Passtiq's free plan covers up to 5 products. There is no time limit on the free plan and no credit card required to install. For brands with larger catalogs, paid plans start at $29/month for up to 100 products.
Starting with 5 products takes less than an hour if you have your supplier data. The output is a working passport, a QR code ready to print, and a clear picture of what you still need to collect before your full catalog is compliant.
The brands that begin the data collection process now will have a straightforward path to compliance in 2027. Those that wait until the delegated act is published will face compressed timelines, rushed supplier outreach, and packaging rework under deadline pressure.

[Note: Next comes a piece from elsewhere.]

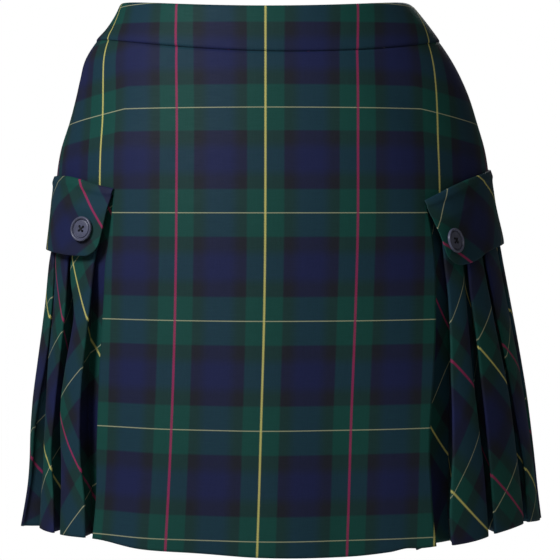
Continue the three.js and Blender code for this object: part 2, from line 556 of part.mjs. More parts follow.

Install Passtiq from the Shopify App Store and create your first 5 passports. You will know within an hour what your compliance gap actually looks like.
Frequently Asked Questions
What is the ESPR deadline for fashion brands?
The EU ESPR textile delegated act is expected to be finalized in late 2026 or early 2027. With the standard 18-month compliance window, most fashion brands should target mid-2027 for full DPP compliance. There is no grace period after enforcement begins.
What are the 7 sections of a Digital Product Passport for textiles?
The 7 DPP sections for textile products are: manufacturer (contact details and EU representative), materials (fiber composition by component), manufacturing (country of manufacture), care (washing and maintenance instructions), end of life (recycling and disposal guidance), substances (REACH declaration), and sustainability (recycled content, carbon footprint, certifications).
Do I need a DPP if I ship to EU customers from outside the EU?
Yes. ESPR applies to any product placed on the EU market, regardless of where the seller is based. If you ship textiles to EU customers, those products need a compliant Digital Product Passport.
Can I start creating DPPs before the textile delegated act is published?
Yes. The ESPR framework already defines the core data structure. Starting with the 7 sections now gives you time to identify and fill supplier data gaps. When the delegated act is published, you may need to add specific fields, but the foundation will already be in place.